Barbara urged him to read—she knew only one man [Arthur Kinoy] on the Left who had—at least some of the “extraordinary” books that feminists had written over the last few years, and specifically named the works of Firestone, Millett, Rich, Daly, and Dworkin. David would have none of it, though he acknowledged
his ignorance of the books Barbara cited—along with many other books he never seemed to have time enough to read. But he accused Barbara of “guilt-tripping” him and of setting “a bad example of communicating.” Besides, he indignantly added, he refused to “read a book written by someone who won't attend planning meetings with men, someone who insists on separate demonstrations, separate book stores, separate bars” (none of which was true of some of the women Barbara had mentioned, including herself)—“They can bloody well have a separate audience for their writing.”
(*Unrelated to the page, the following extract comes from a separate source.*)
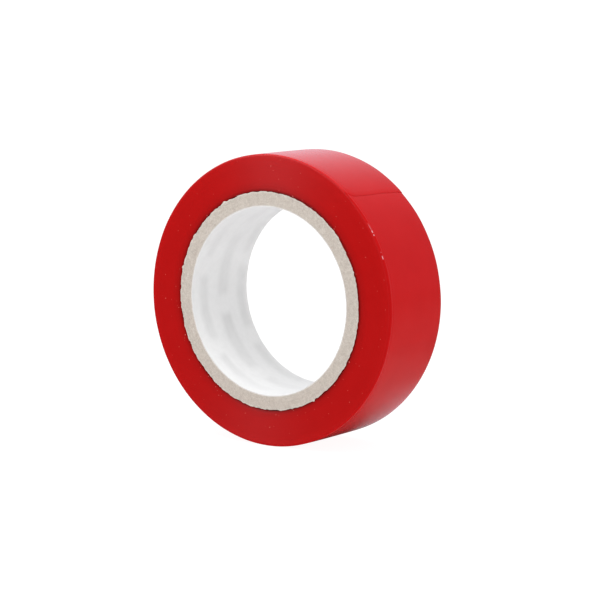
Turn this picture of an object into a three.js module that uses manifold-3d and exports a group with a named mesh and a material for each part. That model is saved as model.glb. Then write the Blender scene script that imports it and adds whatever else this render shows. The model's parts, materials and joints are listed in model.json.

They were at a stalemate—these longtime friends and political allies who shared so many values, as well as personally holding each other in high regard (“For all my disagreements and angers,” David wrote in one letter, “I love and respect you”—and Barbara felt the same). Given the time frame, the divergence between them was hardly unique. The midseventies and early eighties were marked by sharp divisions among activists on the Left—which had always been true but was more pronounced during some periods than others—as well as between self-identified gay men and lesbians. Antagonism between the New Left and the Old went back to the sixties and hinged on whether or not one believed in the centrality of the class struggle. David had been one of the few older leftists—in 1970 he was forty-one—who strongly identified with the New Left (though not with its patronization of women's liberation).

Both feminism and the gay movement had also, from their inception in the late sixties, been marked by internal conflict, with the mid-to-late seventies marking a period of heightened infighting. Liberal feminists like Betty Friedan denounced “the lavender menace” specifically, and radicals generally, for putting the women's movement in the wrong light and jeopardizing its growth. Radical feminists were themselves split into divergent ideological factions, some wanting to retain their ties to the male Left and to broad social reconstruction—even while opposing male supremacy—and others arguing for an autonomous women's movement that focused on building alternative institutions and was grounded in the conviction (which mistakenly discounted significant variations in class,
race, and ethnicity) that all women shared a universal and biologically intrinsic identity different from that of men.